Deswegen gibt es überhaupt Politik. Gute Politik (nach meinem Verständnis) versucht nun zwischen diesen verschiedenen Interessen zu vermitteln und die Konflikte zu minimieren. Schlechte Politik führt zum (Bürger)krieg.
Ich bin mir nicht wirklich sicher, ob Politiker wirklich nach Lösungen suchen und nicht eher in Ideologie gefangen sind. Gerade das finde ich bemerkenswert am Buch von Buschkowsky. Seine verschiedenen Punkte reichen von stark links (etwa Ganztagsschulen und kostenlose Kindergärten) bis weit rechts (harte Hand und Abschiebung gegen kriminelle Zuwanderer). Nun könnte man das auch als Populismus bezeichnen, aber vielleicht ist das ja wirklich die Schnittmenge, der man als einfacher Bürger ohne große ideologische Prägung auch zustimmen würde?!

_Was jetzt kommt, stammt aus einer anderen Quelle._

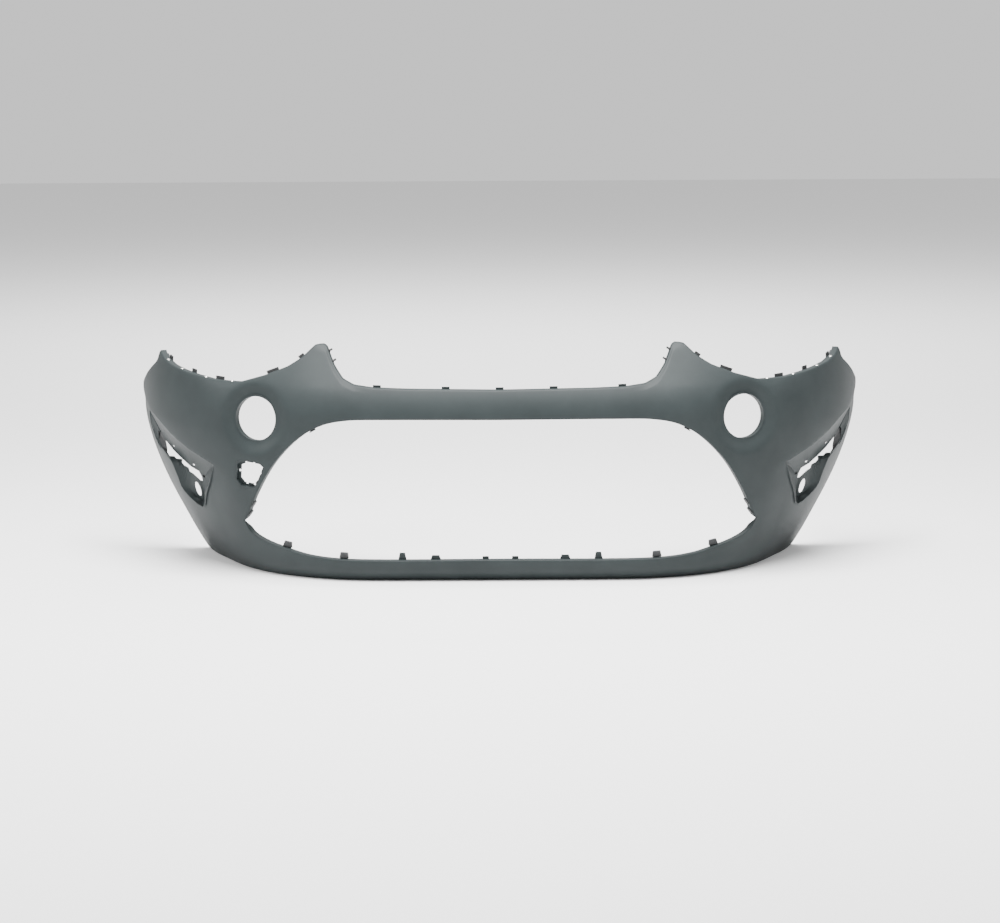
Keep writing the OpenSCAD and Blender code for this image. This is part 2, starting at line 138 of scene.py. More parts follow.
def inset(u, z):
    centre = 27 + 0.75 * (z - 450) if z > 450 else 0.0042 * max(z - 370, 0) ** 2
    centre += 12 * (max(370 - z, 0) / 325) ** 2 + 25 * max(1 - z / 40, 0) ** 2
    side = 15 + 0.0122 * max(350 - z, 0) ** 1.6 + 0.0009 * max(z - 350, 0) ** 2
    return centre + (side - centre) * ease(300, 900, abs(u))


def raw(u, z, depth=0.0):
    v = abs(u)
    i = min(int(v / 5), 259)
    s = v / 5 - i
    px = planPoints[i][0] * (1 - s) + planPoints[i + 1][0] * s
    py = planPoints[i][1] * (1 - s) + planPoints[i + 1][1] * s
    a = math.radians(heading(u))
    back = inset(u, z) + depth
    return Vector((math.copysign(1, u) * (px - math.sin(a) * back), py + math.cos(a) * back, z))


middleY = (raw(0, 370).y + raw(cover["endU"], 408).y) / 2


def at(u, z, depth=0.0):
    p = raw(u, z, depth)
    return Vector((p.x, p.y - middleY, p.z)) * mm


def lean(u, z):
    v, shear = abs(u), cover["shearU"]
    if v <= shear:
        return u
    return math.copysign(shear + (v - shear) * (curve(archLine, min(z, 408)) - shear)
                         / (cover["endU"] - shear), u)


def dish(u, z):
    r = math.hypot(abs(u) - cover["lampAt"][0], z - cover["lampAt"][1])
    return 14 * (1 - ease(cover["lampRadius"], 88, r))


def place(u, z, depth=0.0):
    return at(lean(u, z), z, depth + dish(u, z))


def lineSlope(points, u):
    return (straight(points, abs(u) + 4) - straight(points, abs(u) - 4)) / 8


def stretch(points, u):
    return min(math.hypot(1, lineSlope(points, u)), 2.6)


def topZ(u):
    v = abs(u)  # corners of the edge are eased over a few millimetres
    return (straight(topEdge, v - 3) + 2 * straight(topEdge, v) + straight(topEdge, v + 3)) / 4 \
        if v > 4 else straight(topEdge, v)


def turn(x=0, y=0, z=0):
    return (Matrix.Rotation(math.radians(z), 4, "Z") @ Matrix.Rotation(math.radians(y), 4, "Y")
            @ Matrix.Rotation(math.radians(x), 4, "X"))


def side(u):
    return math.copysign(1, u)


# frame on the outer face: X along the skin, Z outwards
def onSkin(u, z, depth=0.0):
    tilt = math.degrees(math.atan((inset(u, z + 2) - inset(u, z - 2)) / 4))
    return (Matrix.Translation(at(u, z, depth + dish(u, z)))
            @ turn(90, 0, side(u) * heading(u)) @ turn(-tilt))


# frame on an edge: X along it, Y up off it, Z outwards
def onLine(points, u, depth=0.0):
    z = straight(points, abs(u))
    v = lean(u, z)
    return (Matrix.Translation(at(v, z, depth)) @ turn(90, 0, side(u) * heading(v))
            @ turn(0, 0, side(u) * math.degrees(math.atan(lineSlope(points, u)))))


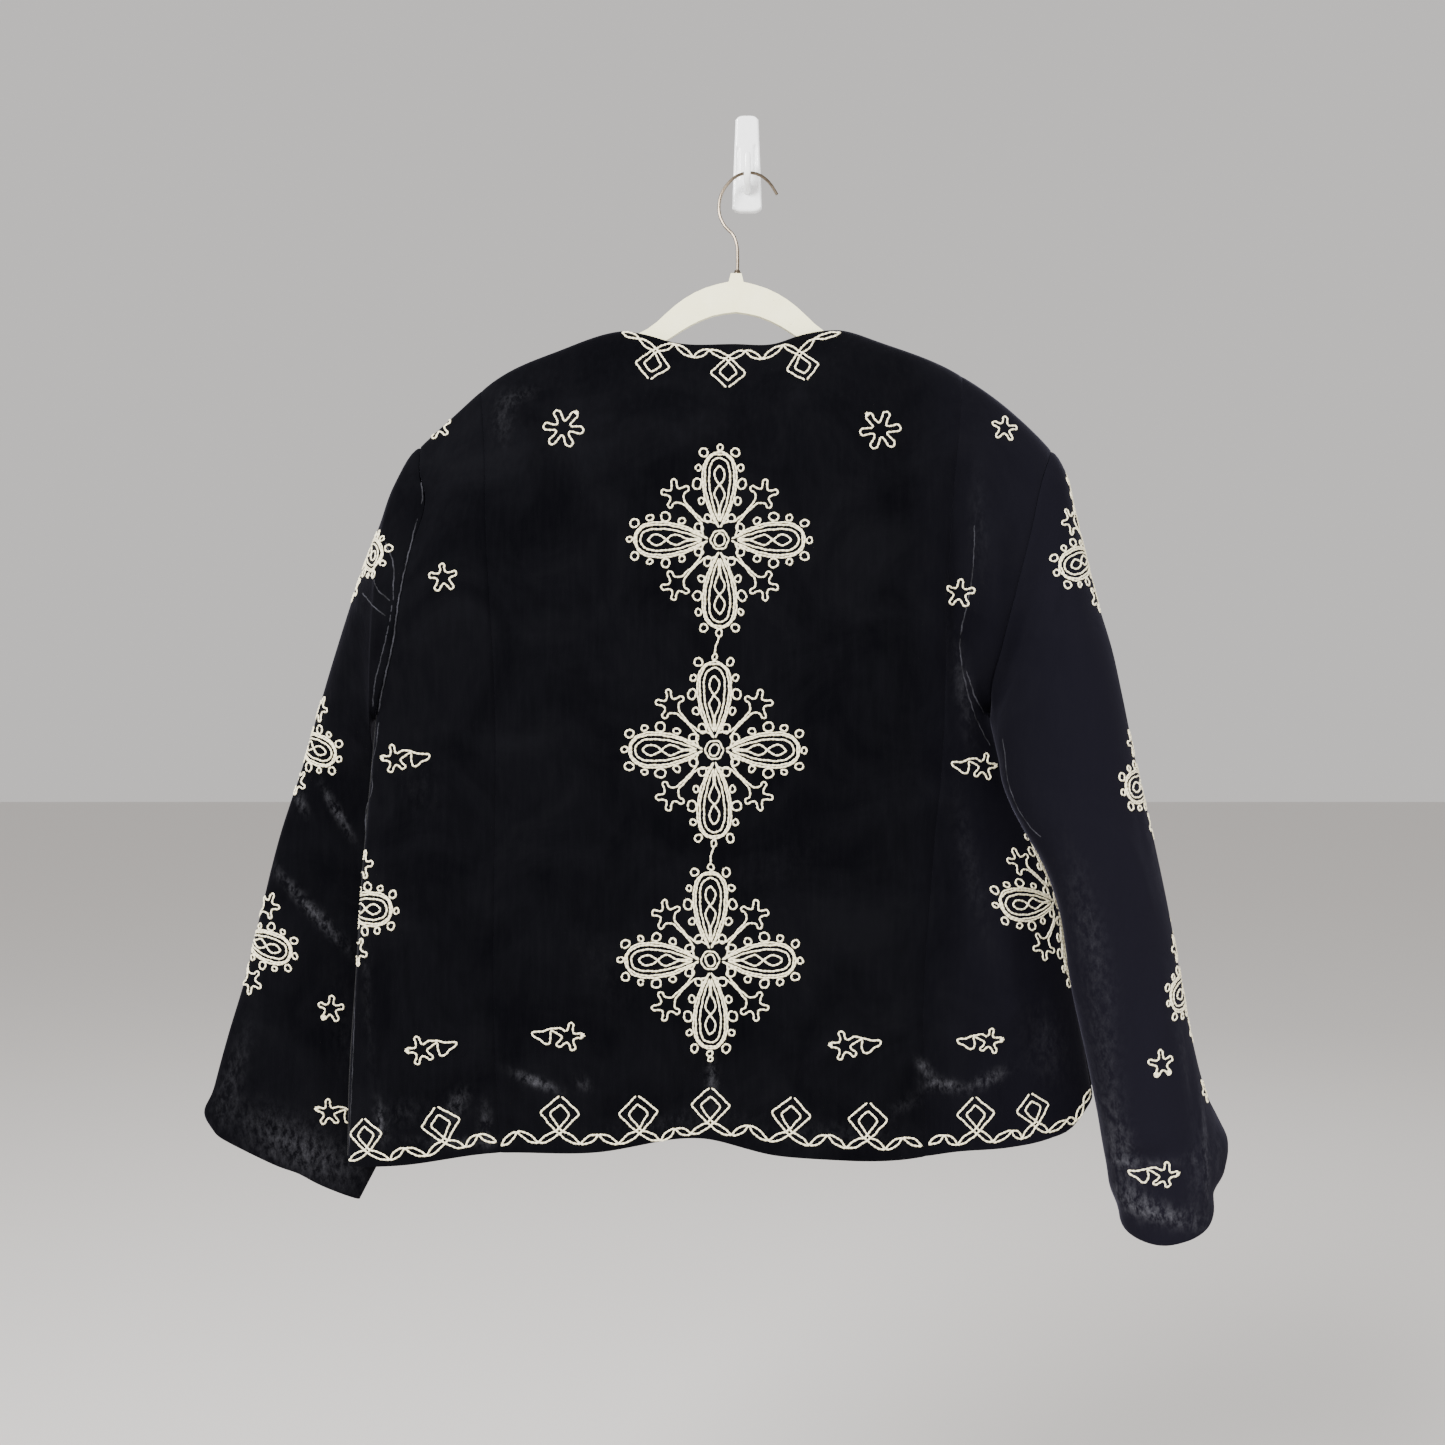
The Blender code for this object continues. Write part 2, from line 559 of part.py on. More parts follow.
def flat_solid(name, outline, thickness, location, rotation, edge, collection, material):
    """Flat outline given its thickness, as a mesh with welded faces and rounded edges."""
    curve = bpy.data.curves.new(name + "_outline", "CURVE")
    curve.dimensions = "2D"
    curve.fill_mode = "BOTH"
    curve.extrude = thickness / 2
    line = curve.splines.new("POLY")
    line.points.add(len(outline) - 1)
    for point, (first, second) in zip(line.points, outline):
        point.co = (first * MM, second * MM, 0.0, 1.0)
    line.use_cyclic_u = True
    guide = bpy.data.objects.new(name + "_outline", curve)
    guide.location = location
    guide.rotation_euler = rotation
    bpy.context.scene.collection.objects.link(guide)
    bpy.context.view_layer.update()
    reading = bpy.context.evaluated_depsgraph_get()
    mesh = bpy.data.meshes.new_from_object(guide.evaluated_get(reading))
    matrix = guide.matrix_world.copy()
    bpy.data.objects.remove(guide)
    work = bmesh.new()
    work.from_mesh(mesh)
    bmesh.ops.remove_doubles(work, verts=work.verts, dist=0.00001)
    bmesh.ops.recalc_face_normals(work, faces=work.faces)
    work.to_mesh(mesh)
    work.free()
    mesh.materials.clear()
    mesh.materials.append(material)
    mesh.shade_smooth()
    mesh.set_sharp_from_angle(angle=math.radians(35))
    thing = bpy.data.objects.new(name, mesh)
    thing.matrix_world = matrix
    collection.objects.link(thing)
    rounding = thing.modifiers.new("Edges", "BEVEL")
    rounding.width = edge
    rounding.segments = 2
    rounding.limit_method = "ANGLE"
    rounding.angle_limit = math.radians(60)
    return thing


for old in list(bpy.data.objects):
    bpy.data.objects.remove(old)

parts = bpy.data.collections.new("embroidered_jacket")
cutters = bpy.data.collections.new("cutters")
bpy.context.scene.collection.children.link(parts)
bpy.context.scene.collection.children.link(cutters)

velvet = plain_material("black velvet", (0.008, 0.008, 0.012), 0.9)
flocked_plastic = plain_material("ivory flocked plastic", (0.83, 0.81, 0.70), 0.85)
steel = plain_material("steel wire", (0.55, 0.50, 0.42), 0.3, 1.0)
white_plastic = plain_material("white plastic", (0.85, 0.86, 0.86), 0.35)

cloth_piece("back_centre", back_centre())
cloth_piece("back_side_left", back_side(LEFT_SEAM, LEFT_ARMHOLE, LEFT_SIDE_SEAM, -1))
cloth_piece("back_side_right", back_side(RIGHT_SEAM, RIGHT_ARMHOLE, RIGHT_SIDE_SEAM, 1))
cloth_piece("front_left", front(LEFT_ARMHOLE, LEFT_SIDE_SEAM, BACK_NECK[0], -1))
cloth_piece("front_right", front(RIGHT_ARMHOLE, RIGHT_SIDE_SEAM, BACK_NECK[-1], 1))
cloth_piece("sleeve_left", sleeve(LEFT_ARMHOLE, LEFT_SLEEVE, -1), closed=True)
cloth_piece("sleeve_right", sleeve(RIGHT_ARMHOLE, RIGHT_SLEEVE, 1), closed=True)
hanger()
hanger_wire()
wall_hook()
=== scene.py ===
"""Looks of the embroidered velvet jacket on its hanger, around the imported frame.

Metres, +Z up, the wall at y = 0 and the jacket's back towards -Y. Tables are in millimetres.
"""

import math
from collections import namedtuple

import bmesh
import bpy
import numpy as np
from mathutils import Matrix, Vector


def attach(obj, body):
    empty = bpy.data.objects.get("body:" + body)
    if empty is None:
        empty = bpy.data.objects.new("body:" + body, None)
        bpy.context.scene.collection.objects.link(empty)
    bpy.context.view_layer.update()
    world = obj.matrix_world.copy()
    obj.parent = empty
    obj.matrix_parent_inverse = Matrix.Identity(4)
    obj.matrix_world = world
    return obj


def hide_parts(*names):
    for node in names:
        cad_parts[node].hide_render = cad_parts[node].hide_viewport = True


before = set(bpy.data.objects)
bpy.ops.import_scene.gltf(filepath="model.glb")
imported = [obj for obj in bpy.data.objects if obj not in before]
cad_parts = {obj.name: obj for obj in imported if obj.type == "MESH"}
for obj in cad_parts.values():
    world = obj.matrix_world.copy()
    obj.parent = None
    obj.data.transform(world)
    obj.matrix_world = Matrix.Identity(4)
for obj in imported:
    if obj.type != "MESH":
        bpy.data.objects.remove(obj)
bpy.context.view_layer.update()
MM = 0.001


# Camera
# It stands level with the middle of the back, as the photograph was taken.
def new_object(name, data):
    """Object in the scene for some data."""
    made = bpy.data.objects.new(name, data)
    bpy.context.scene.collection.objects.link(made)
    return made


CAMERA_PLACE = (-0.0198, -1.377, -0.451)
CAMERA_LENS = 42.35          # with a 36 mm sensor
eye = bpy.data.cameras.new("camera")
eye.lens = CAMERA_LENS
eye.sensor_width = 36.0
camera = new_object("camera", eye)
camera.location = CAMERA_PLACE
camera.rotation_euler = (math.pi / 2, 0.0, 0.0)
bpy.context.scene.camera = camera


# Centre back
# The middle of the back between the two shaped seams, cut in one with the back neckline. Black velvet,
# its pile slightly crushed, most of all along the hem, with painted highlights along some folds and seams.
def table(kind, *rows):
    """Rows of a table as named tuples."""
    return [kind(*row) for row in rows]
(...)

Ich wollte garnichts zu Buschkowskys konkreten Vorschlägen sagen, sondern nur Deine allgemeine Frage auf einer oberen Ebene beantworten.
Es ist eben nicht so, dass etwas, das von einigen Menschen als „gesellschaftliches Problem“ bezeichnet wird, von allen Mitgliedern der Gesellschaft als Problem angesehen wird.
Es gibt auch Menschen, die den selben Sachverhalt garnicht als problematisch betrachten.
Es geht also nicht nur um das Ringen um Lösungen zu Problemen, die wir alle sehen, sondern schon um die Feststellung, ob etwas ein Problem ist.
Was Dir als sinnvoll erscheint, erscheint jemand anderen als sinnlos.
Damit wollte ich Deine Frage beantworten, „warum solche sinnvoll erscheinenden Vorschläge nicht umgesetzt“ werden.
Mein nüchternes, aber dadurch positives Bild von guter (ein Ideal!) Politik ist nicht, dass Politik das Paradie auf Erden schafft, sondern dass sie verhindert, dass wir uns gegenseitig die Köpfe einschlagen.
Ja, vermutlich ist es schon das, was mich auf die Palme bringt: Das man offensichtliche Probleme wie die fehlgeschlagene Integration nicht als solches anerkennt und gemeinsam nach einer Lösung sucht.
Hallo,
also ich lebe sehr gerne (und auch sehr gut) in Moabit :)
Ich kenne meine Nachbarn, wir treffen uns regelmäßig, die Leute kümmern sich um einander und sind integrativ.
Ich habe schon an schlechteren Orten gewohnt.